Not only are they jumbled, but they also change size/shape depending on the width of the window. A large button when full-screened becomes a small button when in a smaller window. A large button in a smaller window gets expanded to show all sub-options when maximized. There is no visual consistency for the same button.
That was a feature designed to fit more options on smaller screens. I personally like it and find it helpful.
It messes up any attempt to recollect of the locations of certain features in the bar. Some iterations of the ribbon even fold groups into menus under single buttons, so the exact path to feature then depends on the width of the window. This turns the ribbon into a pretty inconsistent user experience.
I don't recollect the location of features by their spacial location, I recollect them by their place in a hierarchical ordering. The exact path to a function is always preserved, as the keyboard shortcut for that item is defined by that path.

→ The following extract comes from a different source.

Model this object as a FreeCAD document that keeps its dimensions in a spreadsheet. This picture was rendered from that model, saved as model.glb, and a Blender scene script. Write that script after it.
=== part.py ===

Ribbons (in Office, at least) change that very hierarchy depending on window width. For example, take the Home bar in Word: the "Editing" and "Style" groups collapse to buttons with submenus before the width of the window is reduced to half screen width on my computer. This affects keyboard navigation in the ribbon bar, too, of course.
This doesn’t actually change the hierarchy of commands, as evidenced by the fact the keyboard shortcuts stay constant. I appreciate hiding these first before Font, since I use Font more than Styles or Editing.
> I think you hit on something here with the irregular size of the buttons, probably moreso than the icons.

This would also explain why other icon based UI's like the tool palette in gimp don't seem to suffer from the same problem. A grid of buttons is about as "programmer UI" as they come but once you learn where everything is it's quick and easy.